◆ **AIM**: Select each line where the word "materials" appears.

◆ **SUPPLIED RECORDS**:
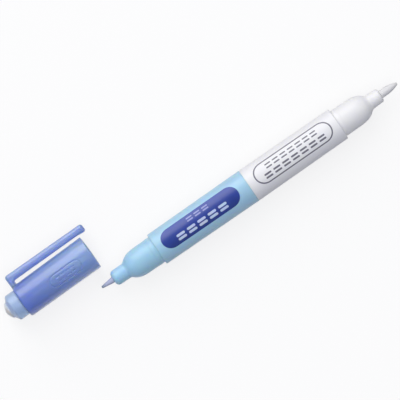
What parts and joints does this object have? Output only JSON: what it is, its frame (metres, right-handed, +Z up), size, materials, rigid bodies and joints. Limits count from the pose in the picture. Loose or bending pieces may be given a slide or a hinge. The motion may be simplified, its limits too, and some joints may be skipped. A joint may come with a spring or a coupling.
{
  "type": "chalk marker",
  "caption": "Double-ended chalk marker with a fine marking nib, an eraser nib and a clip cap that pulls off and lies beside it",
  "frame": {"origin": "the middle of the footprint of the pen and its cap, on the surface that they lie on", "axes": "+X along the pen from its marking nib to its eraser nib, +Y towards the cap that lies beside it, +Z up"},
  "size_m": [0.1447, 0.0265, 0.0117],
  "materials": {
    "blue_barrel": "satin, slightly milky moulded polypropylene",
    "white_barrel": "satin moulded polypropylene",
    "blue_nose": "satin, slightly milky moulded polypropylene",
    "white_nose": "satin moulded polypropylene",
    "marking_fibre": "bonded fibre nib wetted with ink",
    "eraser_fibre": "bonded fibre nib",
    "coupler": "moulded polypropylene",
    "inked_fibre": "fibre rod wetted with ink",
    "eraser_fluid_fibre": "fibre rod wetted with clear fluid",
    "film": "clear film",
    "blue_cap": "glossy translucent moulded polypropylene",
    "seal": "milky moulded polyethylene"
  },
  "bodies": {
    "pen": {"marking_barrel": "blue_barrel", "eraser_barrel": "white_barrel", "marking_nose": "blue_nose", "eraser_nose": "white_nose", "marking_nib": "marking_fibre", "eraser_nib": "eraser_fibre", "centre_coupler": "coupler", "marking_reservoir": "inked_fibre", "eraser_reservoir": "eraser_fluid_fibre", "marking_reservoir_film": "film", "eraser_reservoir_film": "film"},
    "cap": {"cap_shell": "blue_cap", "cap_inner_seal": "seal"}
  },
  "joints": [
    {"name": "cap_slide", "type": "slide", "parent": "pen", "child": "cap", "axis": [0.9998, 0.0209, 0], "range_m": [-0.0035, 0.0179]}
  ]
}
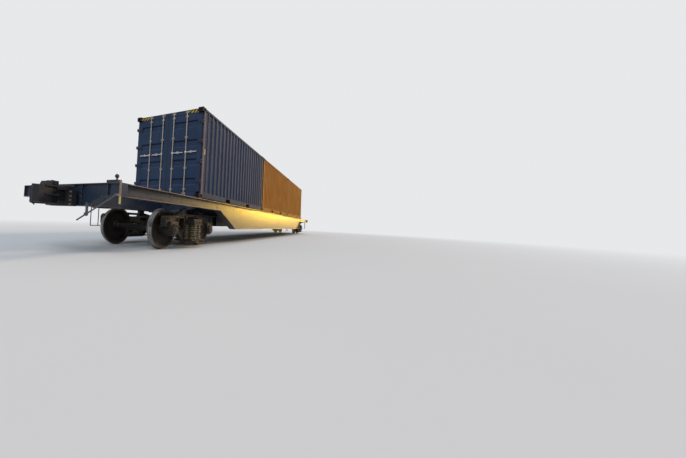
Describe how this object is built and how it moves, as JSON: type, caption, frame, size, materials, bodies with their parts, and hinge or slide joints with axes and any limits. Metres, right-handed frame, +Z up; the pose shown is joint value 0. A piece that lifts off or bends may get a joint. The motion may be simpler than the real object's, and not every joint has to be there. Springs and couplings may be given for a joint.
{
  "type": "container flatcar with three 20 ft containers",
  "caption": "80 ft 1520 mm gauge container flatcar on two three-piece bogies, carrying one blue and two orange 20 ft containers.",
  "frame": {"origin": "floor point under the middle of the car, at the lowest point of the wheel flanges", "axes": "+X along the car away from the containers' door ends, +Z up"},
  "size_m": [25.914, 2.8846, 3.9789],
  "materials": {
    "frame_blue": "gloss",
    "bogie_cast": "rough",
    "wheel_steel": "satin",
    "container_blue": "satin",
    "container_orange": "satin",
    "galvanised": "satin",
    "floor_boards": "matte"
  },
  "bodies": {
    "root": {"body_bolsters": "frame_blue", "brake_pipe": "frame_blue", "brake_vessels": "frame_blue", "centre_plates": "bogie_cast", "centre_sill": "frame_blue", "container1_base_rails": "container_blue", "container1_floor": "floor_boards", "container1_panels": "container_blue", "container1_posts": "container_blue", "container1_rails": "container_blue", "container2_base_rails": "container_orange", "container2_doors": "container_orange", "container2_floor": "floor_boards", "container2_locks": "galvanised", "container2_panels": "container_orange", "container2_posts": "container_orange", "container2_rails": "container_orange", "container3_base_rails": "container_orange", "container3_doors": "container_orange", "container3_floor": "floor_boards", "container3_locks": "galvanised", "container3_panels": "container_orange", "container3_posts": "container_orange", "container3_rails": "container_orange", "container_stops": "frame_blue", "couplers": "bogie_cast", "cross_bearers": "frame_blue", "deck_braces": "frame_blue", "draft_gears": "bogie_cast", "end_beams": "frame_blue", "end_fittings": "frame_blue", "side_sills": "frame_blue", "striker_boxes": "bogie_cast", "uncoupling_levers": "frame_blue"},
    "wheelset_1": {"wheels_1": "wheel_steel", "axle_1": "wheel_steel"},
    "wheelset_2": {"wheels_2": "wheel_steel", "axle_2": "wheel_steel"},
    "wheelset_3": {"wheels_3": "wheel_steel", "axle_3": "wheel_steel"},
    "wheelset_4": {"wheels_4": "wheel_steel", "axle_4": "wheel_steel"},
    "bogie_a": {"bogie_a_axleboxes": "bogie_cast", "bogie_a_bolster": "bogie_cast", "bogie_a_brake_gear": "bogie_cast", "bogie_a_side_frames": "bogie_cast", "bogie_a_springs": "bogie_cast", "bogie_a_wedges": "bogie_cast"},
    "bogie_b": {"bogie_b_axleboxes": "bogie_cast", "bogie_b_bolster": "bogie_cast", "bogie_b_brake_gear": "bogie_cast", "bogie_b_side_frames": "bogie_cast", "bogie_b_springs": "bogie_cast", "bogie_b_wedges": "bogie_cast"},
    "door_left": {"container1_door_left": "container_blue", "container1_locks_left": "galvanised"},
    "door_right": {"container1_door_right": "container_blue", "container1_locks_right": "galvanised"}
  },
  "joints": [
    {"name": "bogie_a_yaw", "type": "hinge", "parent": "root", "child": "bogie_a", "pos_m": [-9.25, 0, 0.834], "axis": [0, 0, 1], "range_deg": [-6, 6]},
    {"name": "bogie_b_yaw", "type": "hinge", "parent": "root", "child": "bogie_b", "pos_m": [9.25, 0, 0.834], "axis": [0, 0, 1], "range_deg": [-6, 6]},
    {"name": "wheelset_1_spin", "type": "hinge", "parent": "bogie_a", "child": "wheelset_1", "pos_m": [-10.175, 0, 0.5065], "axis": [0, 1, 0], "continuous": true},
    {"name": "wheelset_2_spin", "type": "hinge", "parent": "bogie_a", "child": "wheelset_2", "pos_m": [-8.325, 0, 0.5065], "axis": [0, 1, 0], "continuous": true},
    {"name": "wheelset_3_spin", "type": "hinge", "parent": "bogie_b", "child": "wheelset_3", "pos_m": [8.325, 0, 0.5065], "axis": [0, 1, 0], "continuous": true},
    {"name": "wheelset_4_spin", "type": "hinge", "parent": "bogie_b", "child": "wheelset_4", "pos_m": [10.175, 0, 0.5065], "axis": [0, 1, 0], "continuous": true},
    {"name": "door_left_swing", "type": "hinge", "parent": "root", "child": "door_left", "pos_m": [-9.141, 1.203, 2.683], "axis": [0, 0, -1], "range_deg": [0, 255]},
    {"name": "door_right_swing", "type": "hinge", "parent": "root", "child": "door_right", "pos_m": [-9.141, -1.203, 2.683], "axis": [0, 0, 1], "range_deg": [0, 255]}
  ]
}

◆ **SOLUTION**:
What parts and joints does this object have? Output only JSON: what it is, its frame (metres, right-handed, +Z up), size, materials, rigid bodies and joints. Limits count from the pose in the picture. Loose or bending pieces may be given a slide or a hinge. The motion may be simplified, its limits too, and some joints may be skipped. A joint may come with a spring or a coupling.
  "materials": {
Describe how this object is built and how it moves, as JSON: type, caption, frame, size, materials, bodies with their parts, and hinge or slide joints with axes and any limits. Metres, right-handed frame, +Z up; the pose shown is joint value 0. A piece that lifts off or bends may get a joint. The motion may be simpler than the real object's, and not every joint has to be there. Springs and couplings may be given for a joint.
  "materials": {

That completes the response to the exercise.